According to a survey, legal departments are becoming more like business units including hiring operations managers, increasing budgetary control and implementing information governance programs to decrease compliance risk.

The survey produced some interesting results across 120 U.S. companies of varying sizes.

  • Of companies with $10 billion or more in revenue, 89% had a specific legal operations manager, while 50% of those with $2 billion or less have someone dedicated to this role
  • 51% of companies stated that "increasing or changing regulatory requirements" is their top challenge
  • 72% of those surveyed have either already implemented an information governance program or have plans to implement within the next 3 years
  • 55% of organizations are currently using electronic records management
  • 66% have implemented defensible disposition policies and procedures

Brett Baccus, managing director at Consilio (who helped conduct the survey), gave an impactful quote to Corporate Counsel around this change in legal departments.
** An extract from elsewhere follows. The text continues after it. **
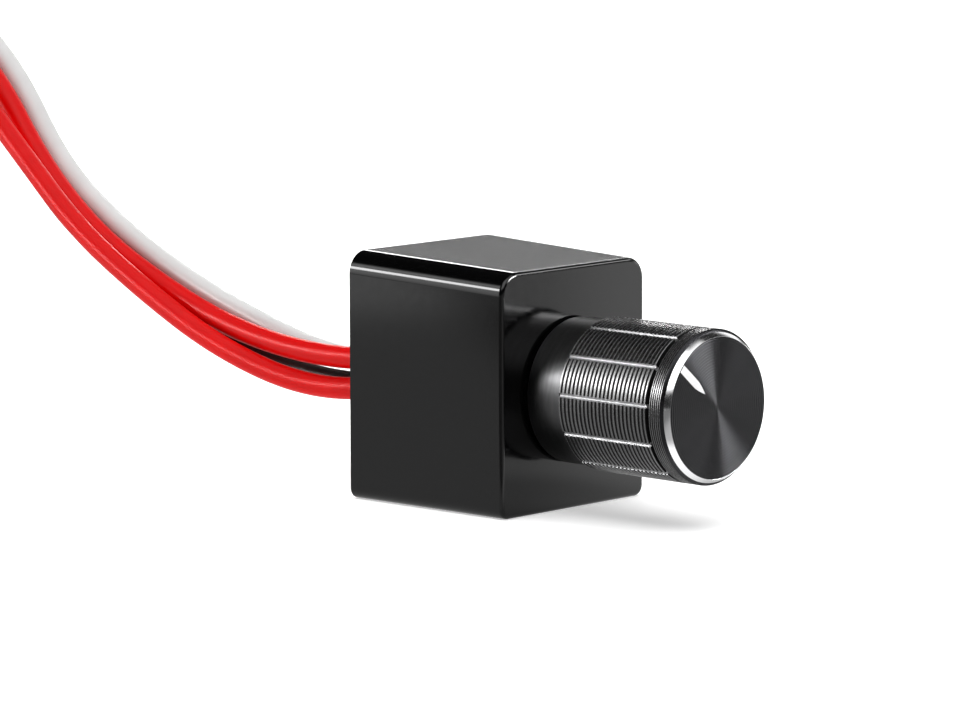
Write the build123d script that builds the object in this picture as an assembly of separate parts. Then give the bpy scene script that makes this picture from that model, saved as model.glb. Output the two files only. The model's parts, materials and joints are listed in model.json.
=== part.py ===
from build123d import *
import os
from math import cos, pi, radians, sin, tan

# A small moulded control box with one rotary knob on its front and four flying leads at its back.
# Millimetres. +Z is up, +X is to the right of a person who faces the knob, and -Y is the front.
# The origin is the centre of the flat base, on the surface that the box stands on.

# ---------------------------------------------------------------- driving dimensions
# Moulded box. It grows a little towards its open back, so that it leaves the mould.
front_width = 20.6
rear_width = 21.9
front_height = 24.0
rear_height = 24.7
box_depth = 20.0
corner_radius = 2.2
foot_radius = 1.1
inner_radius = 0.6
front_edge_radius = 0.4
wall = 1.6
cover_rim = 0.8
cover_thickness = 2.0
cover_play = 0.08
boss_radius = 2.0
boss_x = 8.0
boss_low_z = 3.0
boss_high_z = 21.7
screw_radius = 0.9
screw_head_radius = 1.7
screw_head_depth = 1.2
screw_length = 6.0
screw_point = 0.6

# Knob, measured forwards from the front of the box.
axis_height = 11.8
knob_start = 0.35
neck_end = 4.65
grip_start = 4.9
grip_end = 15.95
head_start = 16.45
chamfer_start = 17.8
bevel_start = 18.08
knob_end = 18.58
neck_radius = 7.2
knob_radius = 7.55
groove_radius = 7.05
bevel_radius = 7.25
face_radius = 6.87
face_thickness = 1.5
insert_radius = 6.3
insert_start = 5.8
slot_count = 12
slot_depth = 0.25
slot_phase = 174.5
pointer_angle = 140.0
pointer_inner = 2.4
pointer_outer = 6.6
pointer_width = 0.8
pointer_depth = 0.2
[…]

“It helps ensure the risk is aligned between the law department and the law firm, and that costs are understood, so the right level of resources are brought to the matter.”

From a compliance risk standpoint, as Mr. Baccus points out above, this alignment is critical. We have discussed in the past how the alignment between business units contributes to a successful information governance strategy. Legal departments are increasingly becoming responsible for ensuring that an organization's data is compliant with regulatory and legal rules. Therefore, it makes sense that legal departments are implementing an operations manager that can handle this data from creation to disposition. 

An area of concern around compliance risk that was uncovered in the survey is the management of third-party data. Only 21% of respondents stated they currently have a program in place to assess these risks. Law firms in particular often have a large amount of confidential data related to the organization. As we know, complete information governance must include all sources of data as a corporation can be held liable if there were to be a breach or accidental leak of this sensitive information.

Cybersecurity and data governance is crucial for legal departments of all sizes, especially related to eDiscovery and potential compliance risk. This further integration of an organization's legal department is a step in the right direction to ensure a holistic information governance program.